Learning Slide to Select

If you're new to the slide-to-select mechanic, here's a practical approach to learning it:

  1. Start in Practice mode. There's no competitive pressure, so you can focus entirely on the input mechanic without worrying about your score or ranking.
  2. Solve slowly at first. Deliberately practice the press-slide-release gesture. Pay attention to where each number is on the radial menu. Don't worry about speed — accuracy and consistency come first.
  3. Focus on the cardinal positions. The numbers at the top, bottom, left, and right of the radial menu are easiest to learn because they correspond to clear directional slides. Master these first.
  4. Build to diagonal positions. The numbers at the diagonal positions (upper-left, upper-right, etc.) require slightly more precise slides. Practice these specifically once the cardinal positions are automatic.
  5. Gradually increase speed. As accuracy becomes consistent, push yourself to slide faster. The gesture should feel like a flick rather than a careful drag. Speed comes naturally as muscle memory develops.
  6. Enter competitive play. Once the input feels automatic — when you stop consciously thinking about the radial menu — you're ready for Battle Royale or Duel mode. The competitive pressure will test your automaticity and reveal any positions that need more practice.
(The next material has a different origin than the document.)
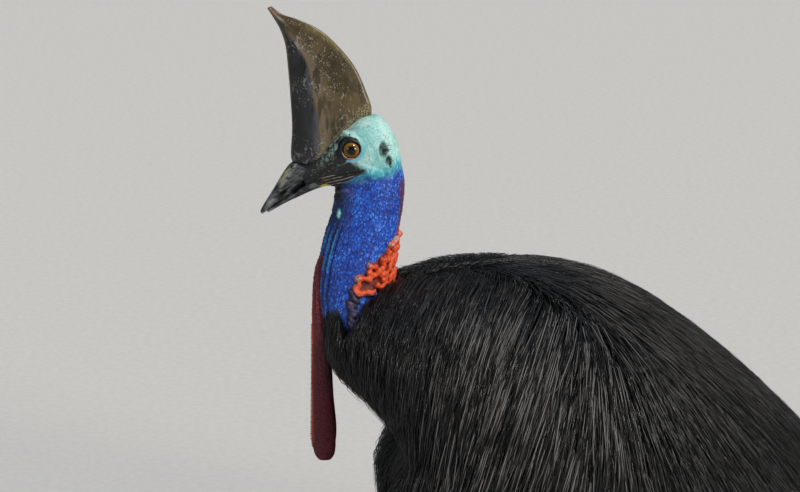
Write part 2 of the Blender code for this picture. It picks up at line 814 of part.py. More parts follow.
def turns_of(number, radius, first, last):
    """The degrees from the top at which the locks of a column grow. Every second column is set down by half a step."""
    step = math.degrees(LOCK_STEP / radius)
    turn = first + (0.5 * step if number % 2 else 0)
    turns = []
    while turn <= last:
        turns.append(turn)
        turn += step
    return turns


def body_starts(limits, first=-5):
    """Where the locks of the body grow, on both sides: a point on the core's outside, the side, the length."""
    starts = []
    for number, (x, last) in enumerate(columns_of(limits)):
        _, top, bottom, half_width = row_at(CORE_ROWS, x)
        for turn in turns_of(number, (half_width + (top - bottom) / 2) / 2, first, last):
            for side in SIDES.values():
                lean = math.radians(turn)
                y = side * half_width * math.sin(lean)
                z = (top + bottom) / 2 + (top - bottom) / 2 * math.cos(lean)
                starts.append((Vector((x, y, z)), side, LOCK_LENGTH * (0.72 if x < 0.02 else 1)))
    return starts


def leg_starts(side):
    starts = []
    for number, (x, last) in enumerate(columns_of(LEG_COLUMNS)):
        _, y, z, half_width, half_height = row_at(LEG_CORE_ROWS, x)
        for turn in turns_of(number, (half_width + half_height) / 2, 30 if x > 0.03 else -25, last):
            lean = math.radians(turn)
            place = (x, SIDES[side] * (y + half_width * math.sin(lean)), z + half_height * math.cos(lean))
            starts.append((Vector(place), SIDES[side], LOCK_LENGTH * 0.75))
    return starts


def make_wing(side, tree, material):
    rows = []
    for x, z, half_depth, half_height in WING_ROWS:
        place = beside(tree, side, x, z, 0.001)
        rows.append((*place, half_depth, half_height))
    wing = closed_loft("wing_" + side, tube_rings(rows, 10, (0, 0, 1)), material, 0.3)
    quills = []
    for start_x, start_z, end_x, end_z, bow, radius in QUILLS:
        rows = []
        for t, size in [(0, 1.0), (0.33, 1.0), (0.66, 0.8), (0.95, 0.4)]:
            x = start_x + (end_x - start_x) * t + bow * math.sin(math.pi * t)
            z = start_z + (end_z - start_z) * t
            place = beside(tree, side, x, z, 0.003 + 0.004 * math.sin(math.pi * min(t, 0.9)))
            rows.append((*place, radius * size, radius * size))
        quills.append(closed_loft("quill", tube_rings(rows, 5, (1, 0, 0)), material, 0.15))
    combine(wing, quills, "UNION")
    return wing


def main():
    clear_scene()
    materials = {
        "horn": finish_of("horn", (0.055, 0.042, 0.028), 0.35),
        "bill": finish_of("bill", (0.030, 0.032, 0.034), 0.4),
        "face": finish_of("face_skin", (0.35, 0.68, 0.66), 0.5),
        "neck": finish_of("neck_skin", (0.02, 0.10, 0.50), 0.5),
        "wattle": finish_of("wattle_skin", (0.20, 0.02, 0.04), 0.5),
        "fold": finish_of("fold_skin", (0.75, 0.13, 0.03), 0.45),
        "plumage": finish_of("plumage", (0.010, 0.010, 0.011), 0.5),
        "eye": finish_of("eye", (0.16, 0.06, 0.01), 0.05),
        "leg": finish_of("leg_scale", (0.16, 0.15, 0.12), 0.55),
        "claw": finish_of("claw", (0.035, 0.032, 0.030), 0.4),
        "quill": finish_of("quill", (0.030, 0.028, 0.026), 0.35),
    }
    neck = closed_loft("neck", neck_rings(NECK_ROWS, 20), materials["neck"])
    casque = make_casque(materials["horn"])
    upper = make_bill("bill_upper", BILL_UPPER_ROWS, materials["bill"], True)
    lower = make_bill("bill_lower", BILL_LOWER_ROWS, materials["bill"], False)
    combine(lower, grown([upper]), "DIFFERENCE")
    combine(casque, grown([upper]), "DIFFERENCE")
    eyes = [make_eye(side, materials["eye"]) for side in SIDES]
    head = make_head(materials, neck, casque, [upper, lower], eyes)
    combine(neck, [slab("above", Vector(THROAT_POINT) - Vector((0, 0, GAP)), THROAT_NORMAL, 0.5, 0.3)], "DIFFERENCE")
    wattles = [make_wattle(side, materials["wattle"]) for side in SIDES]
    for wattle in wattles:
        combine(wattle, grown([neck]), "DIFFERENCE")
    caruncle = make_caruncle(materials["fold"])
    combine(caruncle, grown([neck]), "DIFFERENCE")
    tarsi = {side: make_tarsus(side, materials["leg"]) for side in SIDES}
    for side, tarsus in tarsi.items():
        toes = []
        for name in ("middle", "inner", "outer"):
            toe = make_toe(side, name, tarsus, materials["leg"])
            if toes:
                combine(toe, grown(toes[:1]), "DIFFERENCE")
            toes.append(toe)
            make_claw(side, name, toe, materials["claw"])
    plumage = materials["plumage"]
    outer_body = closed_loft("outer", body_rings(BODY_ROWS, 28), plumage)
    on_floor(outer_body)
    outer_legs = [closed_loft("outer_leg", leg_rings(LEG_ROWS, side, 12), plumage) for side in SIDES]
    outer = plumage_tree([outer_body, *outer_legs])
    wings = [make_wing(side, outer, materials["quill"]) for side in SIDES]
    legs = []
    for side, outer_leg, tarsus, wing in zip(SIDES, outer_legs, tarsi.values(), wings):
        leg = closed_loft("thigh_" + side, leg_rings(LEG_CORE_ROWS, side, 12), plumage)
        on_floor(leg, FLOOR_CLEAR)
        guide = closed_loft("guide", leg_rings(smooth_rows(LEG_CORE_ROWS, 3), side, 40), plumage)
        tree = plumage_tree([guide])
        remove(guide)
        room = CORE_INSET * 0.8 - LOCK_THICKNESS
        grow_locks(leg, tree, leg_starts(side), room, -1, [], [further_out(outer_leg, 0.008)])
        combine(leg, grown([outer_leg], 0), "INTERSECT")
        combine(leg, grown([tarsus, wing]), "DIFFERENCE")
        legs.append(leg)
    torso = closed_loft("torso", body_rings(CORE_ROWS, 26), plumage)
    on_floor(torso)
    tail = bpy.data.objects.new("tail", torso.data.copy())
    bpy.context.scene.collection.objects.link(tail)
    guide = closed_loft("guide", body_rings(smooth_rows(CORE_ROWS, 3), 60), plumage)
    tree = plumage_tree([guide])
    remove(guide)
    lean = math.radians(TAIL_LEAN)
    behind = Vector((math.cos(lean), 0, math.sin(lean)))
    tail_point = Vector(TAIL_POINT)
    room = CORE_INSET - LOCK_THICKNESS
    covers = [plumage_tree([outer_leg]) for outer_leg in outer_legs]
    around = [within(neck, 0.002, 0.060)]
    around += [within(piece, 0.004, 0.008) for piece in (caruncle, *wattles, *wings)]
    around.append(further_out(outer_body, 0.035))
    breast = further_out(outer_body, 0.010)
    around.append(lambda p: p.x < BREAST_END and breast(p))
    ends = lambda p: (p - tail_point).dot(behind) > -0.004
    starts = body_starts(TORSO_COLUMNS) + body_starts(BELLY_COLUMNS, BELLY_FROM)
    grow_locks(torso, tree, starts, room, BREAST_END, covers, [*around, ends])
    begins = lambda p: (p - tail_point).dot(behind) < 0.004
    grow_locks(tail, tree, body_starts(TAIL_COLUMNS), room, BREAST_END, covers, [*around, begins])
    combine(torso, [slab("behind", tail_point, behind, 2, 0.6)], "DIFFERENCE")
    around = grown([neck, caruncle, *wattles, *tarsi.values(), *wings])
    around += grown(outer_legs, GAP * 2)
    combine(torso, around, "DIFFERENCE")
    combine(tail, [slab("ahead", tail_point + behind * GAP, -behind, 2, 0.8)], "DIFFERENCE")
    combine(tail, grown([*tarsi.values()]) + grown(outer_legs, GAP * 2), "DIFFERENCE")
    for form in [outer_body, *outer_legs]:
        remove(form)
    for obj in (head, caruncle, torso, tail, *legs):
        lighten(obj, 2.5)
    for obj in bpy.data.objects:
        obj.data.transform(Matrix.Translation((-MIDDLE_X, 0, 0)))


main()
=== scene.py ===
import math

import bmesh
import bpy
import numpy as np
from mathutils import Matrix, Vector, noise
from mathutils.bvhtree import BVHTree


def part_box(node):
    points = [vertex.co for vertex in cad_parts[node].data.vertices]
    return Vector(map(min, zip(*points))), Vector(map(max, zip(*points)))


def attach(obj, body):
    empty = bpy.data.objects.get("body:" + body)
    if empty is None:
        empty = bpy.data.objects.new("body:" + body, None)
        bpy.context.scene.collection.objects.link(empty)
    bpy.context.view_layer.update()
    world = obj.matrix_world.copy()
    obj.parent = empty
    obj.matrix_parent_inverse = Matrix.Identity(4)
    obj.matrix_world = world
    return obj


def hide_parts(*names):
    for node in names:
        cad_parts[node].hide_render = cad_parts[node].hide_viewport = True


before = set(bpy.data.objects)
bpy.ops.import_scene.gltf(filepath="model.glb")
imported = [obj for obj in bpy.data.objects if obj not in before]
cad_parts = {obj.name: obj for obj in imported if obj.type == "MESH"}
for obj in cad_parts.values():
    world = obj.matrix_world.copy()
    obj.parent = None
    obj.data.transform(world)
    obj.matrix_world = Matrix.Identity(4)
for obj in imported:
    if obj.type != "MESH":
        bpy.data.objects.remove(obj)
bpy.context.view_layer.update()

# A cassowary resting on the floor. Sizes are in metres. Rows are laid out from a point ahead of the frame's
# middle, with x to the tail. The eye's place gives shiftX, which moves each finished mesh into the frame.
eyeSizes = {
    "x": -0.0575, "y": 0.0225, "z": 0.636, "ball": 0.0140, "iris": 0.0096, "pupil": 0.0043, "bulge": 0.0011,
}
lowEye, highEye = (Vector(corner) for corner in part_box("eye_left"))
shiftX = (lowEye.x + highEye.x) / 2 - eyeSizes["x"]
sides = {"left": -1, "right": 1}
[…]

Most players report reaching full comfort with slide-to-select within 10-20 puzzles. Full automaticity (zero conscious thought about the input) typically develops within 30-50 puzzles. This is a small investment for a permanent competitive advantage.
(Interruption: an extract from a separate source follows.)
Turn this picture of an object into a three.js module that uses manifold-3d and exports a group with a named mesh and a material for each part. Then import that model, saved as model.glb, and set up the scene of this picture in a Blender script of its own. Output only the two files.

Frequently Asked Questions

What is slide to select in sudoku?

Slide to select is a single-gesture input method where you press and hold a cell, slide to a number on a radial menu that appears around your finger, and release to place the number. It combines cell selection and number entry into one continuous motion, making it faster than traditional tap-based input.

How much faster is slide to select compared to tapping?

Slide to select averages 400-600ms per cell entry compared to 800-1200ms for traditional tap-cell-then-tap-number input. Over a full competitive match with 40-60 entries, this saves 15-30 seconds of pure input time.

How long does it take to learn slide to select?

Most players become comfortable with slide to select within 10-20 puzzles. Full automaticity — where the input happens without conscious thought — typically develops within 30-50 puzzles. Starting in Practice mode is recommended.

Which sudoku app uses slide to select?

Sudoku Royale is the sudoku app that uses the slide-to-select radial menu input method. It was designed specifically for competitive speed play in the battle royale format.

Does slide to select work for pencil marks?

Yes. Sudoku Royale's slide-to-select supports both direct number entry and pencil mark entry. The same gesture works for both, keeping the input consistent regardless of whether you're placing a confirmed number or a candidate.